The words themselves begin a transformation. This speech is not simply descriptive; it’s performative. In other words, when we say “I promise…,” as we do when we marry or pledge allegiance, we don’t deliver the goods then and there. Instead, we commit to becoming the kind of people who can deliver on the promise over the course of a lifetime. Promising points us in the right direction. Like promising, blessing begins a transformation.

Here in the beatitudes and throughout his ministry, Jesus proclaims that blessing happens in seeing the presence of Christ, in hearing him, in receiving him, in responding to him. And because Christ so often chooses places of desperate lack—those spaces where people are without comfort or health or strength or freedom, those places where they hunger for food or mercy or peace or safety—it is when we go into those places, when we seek and serve those who dwell there, that we find the presence of Christ. And, finding him, we then carry him with us. Perhaps the ability to recognize blessing is easier when we are not wrapped up in the material things of this world.

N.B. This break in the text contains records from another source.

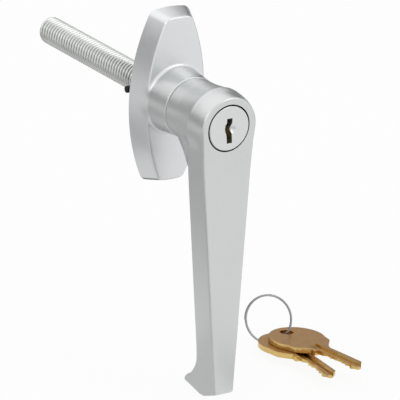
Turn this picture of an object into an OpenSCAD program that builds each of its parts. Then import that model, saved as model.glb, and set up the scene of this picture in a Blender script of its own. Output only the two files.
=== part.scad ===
// Keyed locking lever handle: escutcheon plate, turning lever with a wafer lock in its head,
// threaded spindle behind, and two keys on a split ring.
// Frame: origin on the spindle's axis in the plane of the panel, +X right seen from the front,
// +Y through the panel along the spindle, +Z up. Millimetres.

/* [Escutcheon plate] */
// Height of the plate where it meets the panel
plate_len = 60.6; // [58:0.1:80]
// Width of the plate where it meets the panel
plate_w = 28.2; // [27:0.1:34]
// Thickness of the plate, panel to front face
plate_t = 6.6; // [6:0.1:9]
// Radius of the two long bowed sides
side_r = 68; // [64:1:90]
// Radius of the slightly arched ends
end_r = 38; // [32:1:60]
// How far the long sides draw in towards the front face
side_draft = 2.9; // [1.5:0.1:3.2]
// How far the ends draw in towards the front face
end_draft = 1.8; // [1:0.1:2.6]
// Wall round the hollow back
plate_wall = 2.2; // [1.6:0.1:2.8]
// Thickness of the plate's front face over the hollow
face_wall = 2.7; // [2.2:0.1:3]
// Distance between the two tapped holes
screw_spacing = 44.45; // [40:0.05:46]
// Radius of the tapped holes
screw_r = 1.95; // [1.5:0.05:2.3]
// Depth of the tapped holes
screw_depth = 5; // [4:0.1:5.5]
// Radius of the posts round the tapped holes
post_r = 4.2; // [3.6:0.1:4.8]

/* [Boss] */
// Length of the boss in front of the plate
boss_len = 9.7; // [9:0.1:14]
// Radius of the boss at the plate
boss_base_r = 11.5; // [11:0.1:12.5]
// Radius of the boss at its front end
boss_end_r = 10.6; // [10.5:0.1:11.2]
// Open seam between the boss and the turning hub
seam = 0.15; // [0.1:0.01:0.3]

/* [Lever] */
// Distance from the boss seam to the front face of the head
hub_len = 21.95; // [21:0.05:26]
// Radius of the hub at the seam
hub_r = 10.45; // [10.3:0.05:11]
// Largest radius of the head
head_r = 11.75; // [11:0.05:13]
// Radius of the head's front edge
head_front_r = 10.2; // [9.6:0.05:10.8]
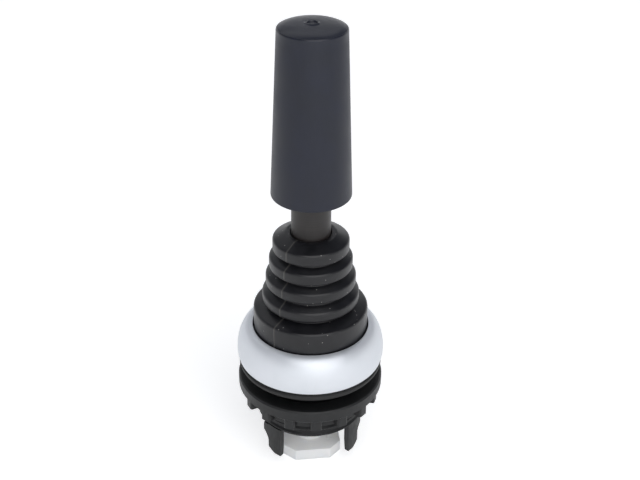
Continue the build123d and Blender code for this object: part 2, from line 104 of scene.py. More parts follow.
# Floor and backdrop.
# White matt board that runs from under the joystick up into a low curved wall all round it, so that
# the view is white at every angle. The camera and reflections see it lit; the studio above it is dim.
floor_height = cad_box[0][2]
floor_radius = 1.1
sweep_radius = 0.35
wall_top = 0.42


def linear(hex_colour):
    """sRGB hex to linear RGBA: c/12.92 below 0.04045, else ((c + 0.055)/1.055)^2.4, for each channel."""
    srgb = np.array([int(hex_colour[i : i + 2], 16) / 255 for i in (1, 3, 5)])
    return (*np.where(srgb <= 0.04045, srgb / 12.92, ((srgb + 0.055) / 1.055) ** 2.4), 1.0)


def add(tree, kind, sockets=None, ramp=(), **settings):
    """Adds a shader node. A socket takes a number, a colour or another socket; ramp is a colour ramp's
    (place, colour) stops, from two to as many as it needs; settings are the node's own properties."""
    made = tree.nodes.new("ShaderNode" + kind)
    for name, value in settings.items():
        setattr(made, name, value)
    for name, value in (sockets or {}).items():
        if isinstance(value, bpy.types.NodeSocket):
            tree.links.new(value, made.inputs[name])
        else:
            made.inputs[name].default_value = value
    for i, (place, colour) in enumerate(ramp):
        stop = made.color_ramp.elements[i] if i < 2 else made.color_ramp.elements.new(place)
        stop.position = place
        stop.color = colour
    return made


def surface(name, points, wrap_rows=False, wrap_columns=False):
    """A mesh from a rows by columns grid of points in metres: point i, j is joined by quads to i + 1, j
    and i, j + 1, and the last row or column to the first where it wraps."""
    rows, columns = points.shape[:2]
    i = np.arange(rows if wrap_rows else rows - 1)[:, None]
    j = np.arange(columns if wrap_columns else columns - 1)[None, :]
    a = i * columns + j
    b = i * columns + (j + 1) % columns
    c = (i + 1) % rows * columns + (j + 1) % columns
    d = (i + 1) % rows * columns + j
    quads = np.stack([a, b, c, d], axis=-1).reshape(-1, 4)
    mesh = bpy.data.meshes.new(name)
    mesh.from_pydata(points.reshape(-1, 3), [], quads)
    mesh.shade_smooth()
    made = bpy.data.objects.new(name, mesh)
    scene.collection.objects.link(made)
    return made


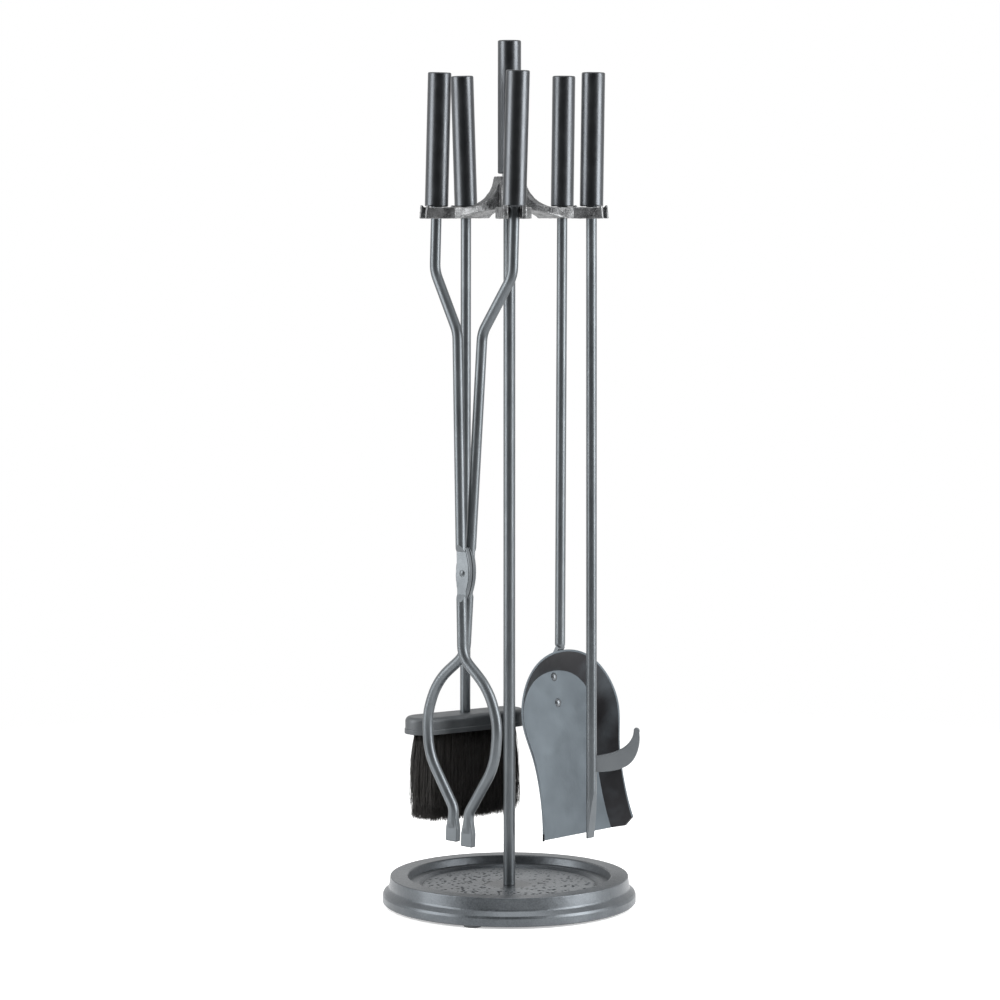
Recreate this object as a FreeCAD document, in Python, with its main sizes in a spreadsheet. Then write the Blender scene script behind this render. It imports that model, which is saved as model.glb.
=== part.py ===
import FreeCAD, Part

import math
import os
import re

import Sketcher
from FreeCAD import Placement, Rotation, Vector

# A free-standing fireplace tool set: a cast base, a post, a five-armed cast holder with a grip on top, and a
# poker, a shovel, a brush and a pair of tongs that hang in the holder's forks by the feet of their grips.
# Millimetres, +Z up. The origin is on the floor, on the post's axis. The tongs hang at the front left.

# ---------------------------------------------------------------- driving dimensions

SIZES = {
    # base casting, measured from the floor
    "pad_height": 2.0,
    "pad_radius": 8.0,
    "pad_inset": 10.5,
    "base_radius": 115.0,
    "base_edge": 1.2,
    "flange_top": 9.2,
    "flange_slope": 1.0,
    "flange_rise": 2.2,
    "cove_inset": 5.7,
    "cove_top": 15.5,
    "cove_edge": 2.6,
    "rim_inset": 7.0,
    "rim_top": 26.4,
    "rim_edge": 0.9,
    "rim_inner_edge": 1.6,
    "rim_width": 15.7,
    "rim_slope": 2.0,
    "ledge_top": 19.6,
    "ledge_width": 8.8,
    "bowl_slope": 2.5,
    "bowl_floor": 17.0,
    "floor_wall": 6.0,
    "skirt_wall": 7.5,
    "skirt_draft": 2.0,
    "boss_radius": 15.0,
    "boss_draft": 1.0,
    "boss_drop": 2.5,
    # post and its fasteners
    "post_radius": 5.35,
    "post_edge": 0.5,
    "bolt_radius": 3.0,
    "bolt_clearance": 0.3,
    "bolt_length": 32.0,
    "bolt_head_radius": 5.7,
    "bolt_head_height": 3.2,
    "washer_radius": 8.0,
    "washer_thickness": 1.0,
    "stud_radius": 4.0,
    "stud_depth": 20.0,
    "nut_radius": 6.6,
    # holder casting
    "seat_height": 630.0,
    "seat_ring_margin": 21.8,
    "seat_ring_shift": 4.1,
    "hub_radius": 11.8,
    "hub_edge": 1.2,
    "hub_drop": 3.5,
    "hub_rise": 27.3,
    "fillet_radius": 30.0,
    "fork_thickness": 10.0,
    "fork_past_grip": 2.625,
    "fork_end_draft": 1.2,
    "fork_wall": 3.5,
    "fork_root_width": 32.0,
    "fork_length": 26.0,
    "arm_width": 18.0,
    "arm_arch": 8.0,
    "slot_clearance": 3.1,
    "slot_depth": 3.0,
    "lip_height": 1.9,
    "lip_length": 2.4,
    "lip_flat": 0.8,
    # grips, all six alike
    "grip_radius": 10.4,
    "grip_length": 118.0,
    "grip_wall": 1.5,
    "grip_edge": 1.1,
    "plug_thickness": 4.0,
    "plug_edge": 0.6,
    "collar_length": 24.0,
    "collar_recess": 1.0,
    "tenon_radius": 4.0,
    "tenon_length": 18.0,
    "grip_clearance": 0.6,
    "stand_grip_gap": 2.5,
    # rods of the tools
    "rod_radius": 4.75,
    # poker
    "poker_end": 63.4,
    "poker_tip_length": 44.0,
    "poker_tip_thickness": 4.2,
    "hook_height": 124.0,
    "hook_reach": 43.0,
    "hook_rise": 39.5,
    "hook_root_height": 14.0,
    "hook_tip_width": 5.0,
    "hook_thickness": 5.0,
    "hook_edge": 0.6,
    # shovel
    "pan_height": 164.0,
    "pan_turn": 49.0,
    "pan_tilt": 11.0,
    "pan_skew": 0.9,
    "pan_back": 39.9,
    "pan_front": 110.6,
    "pan_half_width": 51.5,
    "pan_waist_inset": 9.0,
    "pan_mouth_inset": 2.0,
    "pan_mouth_skew": 1.5,
    "pan_wall_height": 14.0,
    "pan_wall_flare": 16.3,
    "pan_sheet": 1.2,
    "pan_corner_cut": 7.0,
    "pan_corner_height": 6.0,
    "strap_width": 13.0,
    "strap_thickness": 4.0,
    "strap_end": 2.0,
    "strap_clearance": 0.8,
    "strap_neck": 8.6,
    "strap_corner": 1.0,
    "rivet_radius": 2.4,
    "rivet_head_radius": 4.1,
    "rivet_head_height": 2.3,
    "rivet_upper": 34.4,
    "rivet_lower": 10.4,
    # brush
    "brush_top": 166.3,
    "brush_turn": 34.0,
    "brush_length": 126.0,
    "brush_width": 35.0,
    "brush_height": 15.4,
    "brush_edge": 4.5,
    "brush_bead": 1.2,
    "brush_socket": 12.0,
    "bristle_length": 82.9,
    "bristle_inset": 4.0,
    "bristle_spread": 2.5,
    # tongs: handle and knee down from the seats, everything lower up from the floor
    "tongs_lean": 1.85,
    "tongs_handle": 58.0,
    "tongs_knee_half": 9.6,
    "tongs_knee": 110.5,
    "tongs_pivot": 306.0,
    "tongs_throat_half": 2.6,
    "tongs_throat": 231.5,
    "tongs_shoulder_half": 33.0,
    "tongs_shoulder": 205.0,
    "tongs_jaw_half": 43.5,
    "tongs_jaw": 174.0,
    "tongs_cheek_half": 41.0,
    "tongs_cheek": 138.0,
    "tongs_foot_half": 12.6,
    "tongs_foot": 92.0,
    "tongs_end": 61.5,
    "tongs_knee_shift": -2.2,
    "tongs_foot_shift": 1.4,
    "tongs_bend": 24.0,
    "tongs_jaw_bend": 62.0,
    "foot_width": 12.8,
    "foot_thickness": 6.2,
    "foot_height": 19.0,
    "foot_taper": 7.0,
    "eye_width": 15.0,
    "eye_height": 46.0,
    "eye_flat": 38.0,
    "eye_flat_ramp": 7.0,
    "eye_thickness": 5.0,
    "pivot_washer_thickness": 1.1,
    "pivot_washer_radius": 6.0,
    "pivot_radius": 2.5,
    "pivot_clearance": 0.05,
    "pivot_head_radius": 3.0,
    "pivot_head_height": 1.1,
    "pivot_play": 0.05,
}

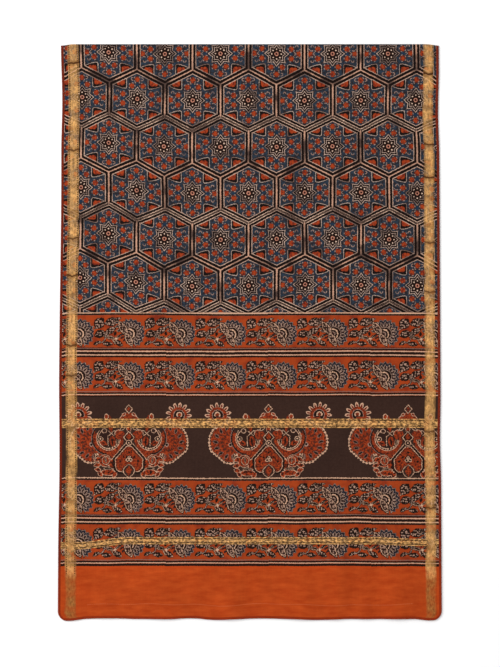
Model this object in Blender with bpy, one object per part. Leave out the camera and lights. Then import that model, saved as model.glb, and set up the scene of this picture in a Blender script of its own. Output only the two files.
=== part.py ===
"""A block-printed chanderi scarf, folded in half across its length and laid flat.

Sizes are in metres. +X runs across the cloth, +Y points at the fold and +Z is up from
the surface. The whole cloth is one solid: an upper layer, the fold along its far edge
and a lower layer under it. The rolled hem is part of the cloth.
"""
import math
from collections import namedtuple

import bmesh
import bpy

# The folded cloth, seen from above.
FOLDED_LENGTH = 0.840
WIDTH_AT_FOLD = 0.551
WIDTH_AT_HEM = 0.560
CORNER_RADIUS = 0.012

# Its section, from the surface up.
LAYER = 0.0012
GAP = 0.0012
HEM_WIDTH = 0.003
HEM_RISE = 0.0005

# The hidden layer's edges stay inside the upper ones, further in away from the fold.
LOWER_INSET = 0.002
INSET_RUN = 0.060

# The fold's two ends sit back a little, where the thick side hems turn.
FOLD_END_DROP = 0.002
FOLD_END_RUN = 0.018

# How finely the surface is divided.
COLUMN_STEP = 0.019
ROW_STEP = 0.0185
LOWER_ROW_STEP = 0.060
FOLD_STEPS = 6

# The edge columns and rows are closer together, to round the corners and carry the hem.
EDGE_COLUMNS = (0.0, 0.003, 0.009)
EDGE_ROWS = (0.0, 0.001, 0.003, 0.007, 0.012)

# The hem end isn't straight. A wave with a positive reach pushes out past the rest.
HemWave = namedtuple("HemWave", "x half_width reach")
HEM_WAVES = (
    HemWave(-0.262, 0.022, 0.0012),
    HemWave(-0.207, 0.045, -0.0012),
    HemWave(-0.088, 0.030, -0.0010),
    HemWave(-0.048, 0.030, 0.0014),
    HemWave(0.018, 0.040, -0.0008),
    HemWave(0.099, 0.040, 0.0014),
    HemWave(0.262, 0.024, 0.0022),
)
HEM_WAVE_RUN = 0.100

# Soft ridges of the upper layer. Each runs along the cloth at full height between its low
# and high ends, and fades past them. Lean is its drift across the cloth for each metre.
Ridge = namedtuple("Ridge", "x lean half_width height low high")
RIDGES = (
    Ridge(-0.207, 0.03, 0.026, 0.0016, -0.420, -0.240),
    Ridge(-0.124, -0.04, 0.034, 0.0022, -0.420, -0.190),
    Ridge(-0.025, 0.05, 0.026, 0.0026, -0.420, -0.150),
    Ridge(0.073, -0.03, 0.030, 0.0020, -0.420, -0.200),
    Ridge(0.127, 0.06, 0.020, 0.0022, -0.420, -0.260),
    Ridge(0.169, 0.02, 0.020, 0.0018, -0.420, -0.230),
    Ridge(0.216, -0.05, 0.028, 0.0022, -0.420, -0.180),
    Ridge(-0.180, 0.10, 0.055, 0.0014, -0.020, 0.240),
    Ridge(-0.060, -0.12, 0.060, 0.0016, 0.040, 0.330),
    Ridge(0.080, 0.08, 0.055, 0.0014, -0.060, 0.180),
    Ridge(0.190, -0.06, 0.050, 0.0016, 0.060, 0.320),
    Ridge(-0.238, 0.02, 0.022, 0.0016, -0.180, 0.340),
    Ridge(0.240, -0.02, 0.022, 0.0018, -0.160, 0.330),
)
RIDGE_FADE = 0.080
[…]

Have you ever heard of a bird called a nuthatch. A nuthatch is a small bird that is about as long as the spoon you use to eat your cereal. There are different types of nuthatches, but they all have one interesting thing in common. Instead of climbing up the trunk of a tree, like other birds, a nuthatch can climb up and also down. When it climbs down a tree it goes headfirst. The nuthatch can also move around on the underside of a branch rather than walk on the top of the branch like other birds do. So, we might call the nuthatch an “upside down” kind of bird. The nuthatch moves around on a tree in this unusual manner looking for insects, nuts, and seeds to eat. And because they move in an upside down way they find food that other birds miss.

There is a lesson to be learned from the nuthatch. Sometimes certain things in our world seem upside down. We see people who are sad, people who are hurt, people who are weak, people who are hungry, people who have difficult lives. We may even be one of those people. Yet, we want everyone to be happy and well and we may question the fairness of it all. But, sometimes the difficulties people experience allow them to see blessings that more fortunate people miss.

And in in the Beatitudes, Jesus turns everything upside down. If we were to write the Beatitudes, we would say:

Blessed are the wealthy,
because they can buy anything they want.
Blessed are the powerful,
because they can have things their way.
Blessed are the beautiful,
because everybody wants to be their friend.
Blessed are the retired,
because they don’t have to punch a clock.

But Jesus turns it all around. He says:

Blessed are the poor in spirit…
Blessed are those who mourn…
Blessed are the meek…
Blessed are those who hunger and thirst for righteousness…
Blessed are the merciful…
Blessed are the pure in heart…
Blessed are the peacemakers…
Blessed are those who are persecuted…
Blessed are you when people revile you and persecute you….

It isn’t easy to believe the Beatitudes, because they turn our world upside down. Jesus tells us that the world has it all wrong — and that the world has us badly fooled. In the Beatitudes, Jesus calls us to love things that we hate and to hate things that we love. It isn’t surprising that many people imagine the Beatitudes to be a bit crazy. But, like the nuthatch, if we open our eyes and look at the world with a different perspective, we may just find things that many others overlook.

The Beatitudes are language of “pure promise”. The promise is this. “Blessed are the poor in spirit, for theirs is the kingdom of heaven.” Notice that Jesus does not say, “theirs will be the kingdom of heaven.” He says, “theirs is the kingdom of heaven.” We do not have to wait for the kingdom. Jesus says that it has come near. We can enter it now. We aren’t able to see all that God can see. But, God promises that in the kingdom of heaven all will be made right. And Jesus is saying to us all, today, Blessed are you!  Blessed are you! Blessed are you!   Amen.